A new Japanese gadget allows its wearer to control an iPod with simple facial expressions such as a wink, a smile or sticking out his or her tongue. Just be careful who you’re looking at when you’re winking on the subway.
The switch looks like a pair of regular in-ear headphones, but they’re outfitted with infrared sensors in the earbuds. These sensors can detect the changes in your eardrum that result from various facial expressions.
The headphones can detect when the wearer blinks, winks, widely opens her eyes, a twitch of the nose or a smile. Since the infrared sensors are located inside the ears, they aren’t adversely affected by sunlight.
The earphones can be programmed to control a wide variety of devices other than an iPod. The input could be used to help the disabled control their lights or appliances in their home.
Creator Kazuhiro Taniguchi envisions a multitude of uses for the Mimi Switch or Ear Switch. The device could learn to monitor its wearer and change music based on how often she smiles or look for warning signs of health issues and send aid.
“It monitors natural movements of the face in everyday life and accumulates data,” says Taniguchi. “If it judges that you aren’t smiling enough, it may play a cheerful song.”
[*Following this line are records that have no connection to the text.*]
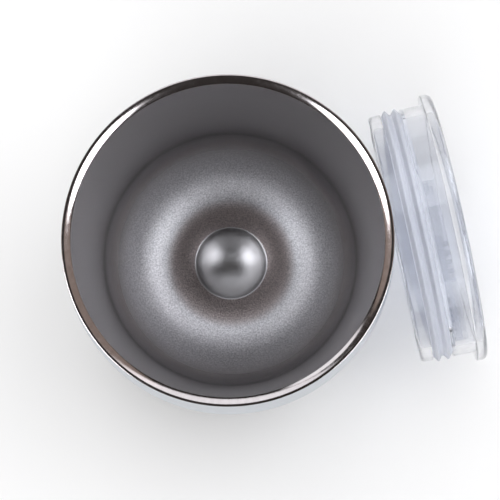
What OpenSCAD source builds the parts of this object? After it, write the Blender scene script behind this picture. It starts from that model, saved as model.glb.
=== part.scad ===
// Double-walled steel tumbler with its clear press-in lid, which stands on edge beside it.
// The cup stands on z = 0 with its axis on the Z axis. Every length is in millimetres.

/* [Cup body] */
// Overall height of the cup
cup_h = 112; // [105:1:125]
// Outer radius at the rim
rim_r = 38.5; // [38.2:0.1:39.5]
// Outer radius at the widest point of the body
belly_r = 43.4; // [42:0.1:45]
// Height of the widest point of the body
belly_z = 43; // [38:1:50]
// Radius at the seam between the shell and the bottom pan
seam_r = 34.5; // [33:0.5:36]
// Height of that seam
seam_z = 5; // [4:0.5:7]
// Thickness of the steel sheet
wall = 0.6; // [0.4:0.1:0.8]

/* [Inside of the cup] */
// Radius of the straight inner wall and of the mouth
mouth_r = 36.4; // [36.2:0.1:36.6]
// Height of the floor's lowest ring
floor_z = 12; // [11:0.5:14]
// Radius of that ring, from which one arc sweeps up to the wall
trough_r = 13.6; // [12:0.2:16]
// Radius of the arc by which the floor rises from the ring towards the dome
hill_r = 21; // [16:1:26]
// Radius at which the dome's foot runs into the floor
dome_r = 11.1; // [9:0.1:11.5]
// Slope of the dome just above its foot, in degrees
dome_slope = 35; // [25:1:40]

/* [Rim] */
// Height of the polished rim bead
rim_h = 1.6; // [1.2:0.1:2]
// Radius of the bead's inner edge
rim_edge_r = 0.15; // [0.1:0.05:0.25]

/* [Bottom] */
// Radius of the recess in the bottom pan
recess_r = 24.4; // [22:0.2:25]
// Depth of that recess, which a soft foot pad fills
recess_h = 1.9; // [1.6:0.1:2.4]

/* [Lid] */
// Outer radius of the lid's flange
flange_r = 38.7; // [38.5:0.1:39.5]
// Thickness of the flange
flange_h = 3.2; // [3:0.1:5]
// Overall height of the lid from the plug's lower edge to the flange's top
lid_h = 18.6; // [18:0.2:21]
// Radius of the neck just under the flange
neck_r = 36.1; // [35.8:0.1:36.1]
// Outer radius of the ring under the gasket
plug_r = 35.9; // [35.6:0.1:35.9]
// Outer radius of the gasket's fins
fin_r = 36.6; // [36.5:0.1:37.3]
// Height of the deck's upper face, where the slider runs
deck_z = 10.2; // [9.6:0.2:11]
// Thickness of the lid's plastic
lid_wall = 2; // [1.6:0.1:2.4]

/* [Slider] */
// Width of the slider plate
slider_w = 19; // [16:1:20]
// Travel of the slider from shut to open
slider_travel = 13; // [10:1:14]

/* [Lid's place beside the cup] */
// Direction in which the lid's axis points, seen from above
lid_turn = 12; // [8:1:16]
// Angle by which the top of the lid leans towards the cup
lid_lean = 7; // [6:0.5:8]
// Distance of the plug's lower face from the cup's axis, along the lid's axis
lid_reach = 47.2; // [47.2:0.1:52]
// Sideways offset of the lid's axis from the cup's axis
lid_side = -4.5; // [-6:0.5:0]

/* [Hidden] */
$fn = 96;
eps = 0.01;
arc_steps = 16;

// Points along an arc, from angle a0 to angle a1
function arc(cx, cy, r, a0, a1, steps = arc_steps) = [
    for (i = [0:steps]) let (a = a0 + (a1 - a0) * i / steps) [cx + r * cos(a), cy + r * sin(a)]
];
function reversed(list) = [for (i = [len(list) - 1:-1:0]) list[i]];
// Radius of the arc that starts upright and has moved in by dr after a height of dz
function sweep_radius(dz, dr) = (dz * dz + dr * dr) / (2 * dr);

bead_z = cup_h - rim_h;

// Body outline: one long arc up to the rim and one down to the seam, both upright at the belly
upper_radius = sweep_radius(bead_z - belly_z, belly_r - rim_r);
lower_radius = sweep_radius(belly_z - seam_z, belly_r - seam_r);
upper_angle = asin((bead_z - belly_z) / upper_radius);
lower_angle = asin((belly_z - seam_z) / lower_radius);
function shell_line(inset) = concat(
    arc(belly_r - upper_radius, belly_z, upper_radius - inset, upper_angle, 0),
    arc(belly_r - lower_radius, belly_z, lower_radius - inset, 0, -lower_angle)
);

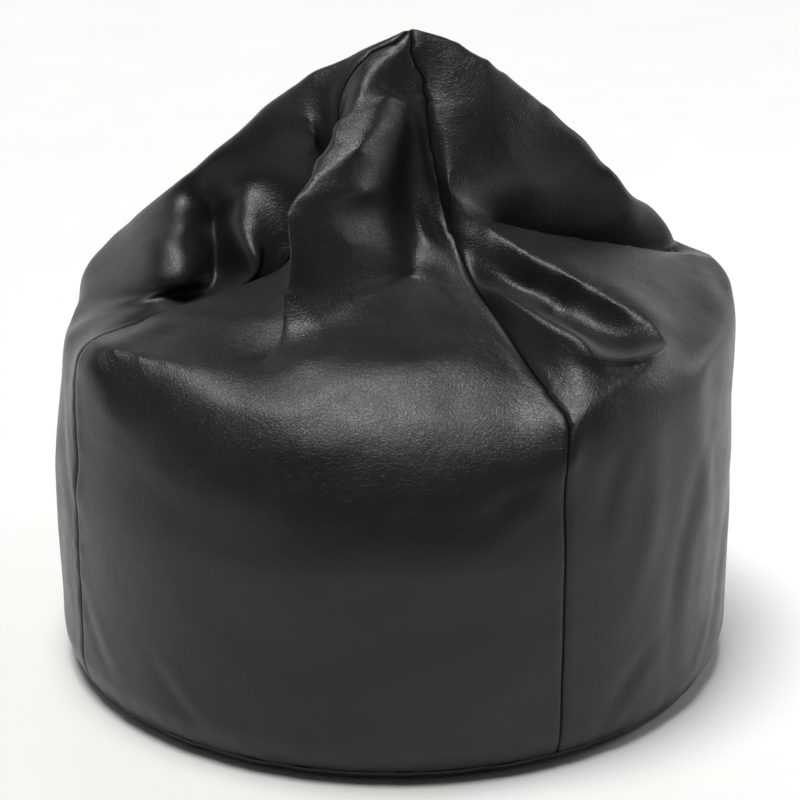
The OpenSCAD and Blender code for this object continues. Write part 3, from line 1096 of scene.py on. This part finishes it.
def base_panel():
    """The round base: flat on the floor, and turned up, puckered, at the seam."""
    flat = [(share, 0.0017) for share in (0.2, 0.4, 0.6, 0.8, 0.87, 0.91)]
    turned_up = [(0.935, 0.0026), (0.950, 0.0048), (0.959, 0.0080), (0.9635, 0.0115),
                 (0.964, 0.0150)]

    def place(a, share, z):
        lift = ease((share - 0.9) / 0.09)
        deep = 0.0006 * (1 + math.sin(a * 23 + 9 * share)) * bell(share - 0.93, 0.03)
        return R * share + 0.0008 * pucker_round(a) * lift, z + deep

    return disc("cover_base_panel", flat + turned_up, 288, place, COVER_T)


def base_stitching():
    """The thread that sews the base to the wall, just inside the wall's turned-in foot."""
    spokes, sides = 288, 6
    verts = []
    faces = []
    for j in range(spokes):
        for k in range(sides):
            a = 2 * math.pi * k / sides
            r = R * 0.9635 + THREAD_R * math.cos(a)
            verts.append((*way(360 * j / spokes) * r, 0.0185 + THREAD_R * math.sin(a)))
            here = j * sides
            after = (j + 1) % spokes * sides
            m = (k + 1) % sides
            faces.append((here + k, after + k, after + m, here + m))
    return mesh_object("base_stitching", verts, faces)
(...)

These devices could prove to be a novel addition to the iPod, but have even broader applications as an input device for the disabled. If the switch can discern between enough different gestures, it could be used as a keyboard by people with extremely limited mobility.
While the Mimi Switch isn’t available on the open market as of yet, Taniguchi plans to patent it in Japan and abroad. Would you be willing to use this device in public, even though you would make some pretty funny faces?